You're in the middle of the river now and the fear
remains. The guide is telling you to sit nearer
to the edge of the raft to paddle correctly but
you cannot feel comfortable there and he finally
comes back to where you're sitting and yells at
you to do it because, "Everyone has to pitch
in!" You'd like to cooperate but it feels like
you are sitting on a beach ball.
You lose your balance. You look around for something
to grab. You fall. Under the water you can't tell
which way is up as you flail and fight to find the
sunlight that will tell you which way to swim and
your life flashes, a little too quickly, in front
of your eyes and stops on a story in the newspaper.
One feared drowned in whitewater rafting accident
Niseko
- A Canadian man was reported missing after he fell
out of an eight-man raft in fast water, hit his
head and was carried down river. After spinning
sideways and hitting a rock, the raft partially
capsized and flipped the man overboard, according
to co-riders.
"It was freaky, mate. I mean it seemed as if
he was yanked out of the boat by a rope or a bloody
big bird or something...oh God! No one could help
him and he was a goner. He wasn't wearing his life-jacket
and down he went," the rafter stated. The search
for the man continues, but hopes of finding him
alive are not good, according to a diver on the
scene. "People who smack their heads on rocks
and go under are usually found, but not alive."
And then I woke up.
Oh, perfect! Why did I have to have this dream the
night before I was to go rafting for the first time?
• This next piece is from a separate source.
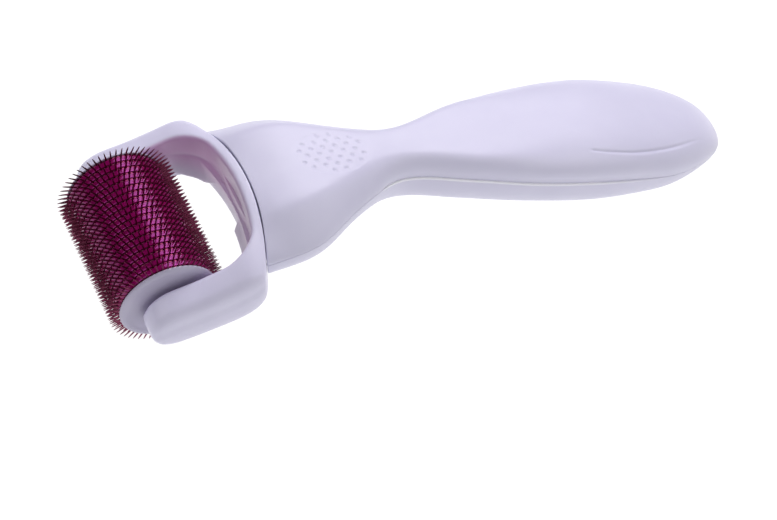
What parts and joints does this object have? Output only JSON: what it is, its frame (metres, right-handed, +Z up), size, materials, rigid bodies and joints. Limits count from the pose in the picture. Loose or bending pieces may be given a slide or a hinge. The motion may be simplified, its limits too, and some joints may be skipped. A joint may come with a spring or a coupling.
{
  "type": "derma roller",
  "caption": "Hand-held skin roller: a needle drum that spins in a removable fork head, on a curved two-shell handle.",
  "frame": {"origin": "on the surface the roller lies on, under the middle of its bounding box", "axes": "+X from the drum to the tail of the handle, +Y along the drum's axis to the far side, +Z up; the roller rests on its lowest needle tips and on the tail"},
  "size_m": [0.154, 0.047, 0.0292],
  "materials": {
    "handle_plastic": "satin white moulded plastic with a lavender cast",
    "fork_plastic": "satin white moulded plastic with a lavender cast",
    "cap_plastic": "satin grey-white moulded plastic",
    "drum_plastic": "glossy deep magenta plastic",
    "needle_steel": "bright etched stainless steel",
    "axle_steel": "drawn stainless steel"
  },
  "bodies": {
    "drum": {"drum_core": "drum_plastic", "needle_disc_01": "needle_steel", "needle_disc_02": "needle_steel", "needle_disc_03": "needle_steel", "needle_disc_04": "needle_steel", "needle_disc_05": "needle_steel", "needle_disc_06": "needle_steel", "needle_disc_07": "needle_steel", "needle_disc_08": "needle_steel", "needle_disc_09": "needle_steel", "needle_disc_10": "needle_steel", "needle_disc_11": "needle_steel", "needle_disc_12": "needle_steel", "needle_disc_13": "needle_steel", "needle_disc_14": "needle_steel", "needle_disc_15": "needle_steel", "needle_disc_16": "needle_steel", "needle_disc_17": "needle_steel", "needle_disc_18": "needle_steel", "needle_disc_19": "needle_steel", "needle_disc_20": "needle_steel", "spacer_ring_01": "drum_plastic", "spacer_ring_02": "drum_plastic", "spacer_ring_03": "drum_plastic", "spacer_ring_04": "drum_plastic", "spacer_ring_05": "drum_plastic", "spacer_ring_06": "drum_plastic", "spacer_ring_07": "drum_plastic", "spacer_ring_08": "drum_plastic", "spacer_ring_09": "drum_plastic", "spacer_ring_10": "drum_plastic", "spacer_ring_11": "drum_plastic", "spacer_ring_12": "drum_plastic", "spacer_ring_13": "drum_plastic", "spacer_ring_14": "drum_plastic", "spacer_ring_15": "drum_plastic", "spacer_ring_16": "drum_plastic", "spacer_ring_17": "drum_plastic", "spacer_ring_18": "drum_plastic", "spacer_ring_19": "drum_plastic", "end_cap_near": "cap_plastic", "end_cap_far": "cap_plastic"},
    "head": {"fork": "fork_plastic", "axle_pin": "axle_steel"},
    "handle": {"handle_upper_shell": "handle_plastic", "handle_lower_shell": "handle_plastic", "socket_sleeve": "handle_plastic"}
  },
  "joints": [
    {"name": "head_release", "type": "slide", "parent": "handle", "child": "head", "axis": [-0.9788, 0, -0.2047], "range_m": [0, 0.02]},
    {"name": "drum_spin", "type": "hinge", "parent": "head", "child": "drum", "pos_m": [-0.06423, 0, 0.0128], "axis": [0, 1, 0], "continuous": true}
  ]
}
This is a true account of the nightmare I really
had. It is still clear in my mind as I write this,
and I will probably remember it for a long time.
I had, in fact, seen a dead bird on the side of
the road near my home about a week earlier. At that
time, too, I felt it was far from auspicious but
put it in the back of my mind where it would later
reappear as "the gull," pointing at me
with its little feathered wing like a miniature
grim reaper.
So,
the day of the trip came and where I should have
been looking forward to a fun-filled jaunt down
a river, I was mentally stressed.
Whitewater rafting had always seemed the mildest
of all adventure sports. I mean, compared to jumping
off a tower or bridge with an elastic band around
your feet or hurling yourself out of an airplane
or climbing up a sheer rock-face, rafting with a
group of novices has to top the list for "least
extreme," does it not? My mind was telling
me that it might turn out to be boring, but my stomach
wouldn't have any of that. Why was I nervous? It
was making me angry. But I would soon find out.
Arriving at the base and prep-centre of the rafting
company, we got off the bus and heard a lot of strange
noises coming from a bunch of sun-ripened Aussies
and Kiwis. "Grab-bu a paddle-lu from the pile-lu!"
was what one of the guides was saying. He was obviously
trying to communicate the instructions to us, a
group of mostly Japanese, after reading a book on
how to Japanize Your English in One Day, or something
along those lines.
But the guides were ridiculously energetic and after
they toseed the rafts onto a trailer and assembling
us into rafting teams, we got on another bus and
away we went to the starting point.
In the water, we practiced responding to a few commands
because, as we were told, timing was crucial in
avoiding a disaster. In unison, we moved about the
raft and were choreographed in paddling and positioning.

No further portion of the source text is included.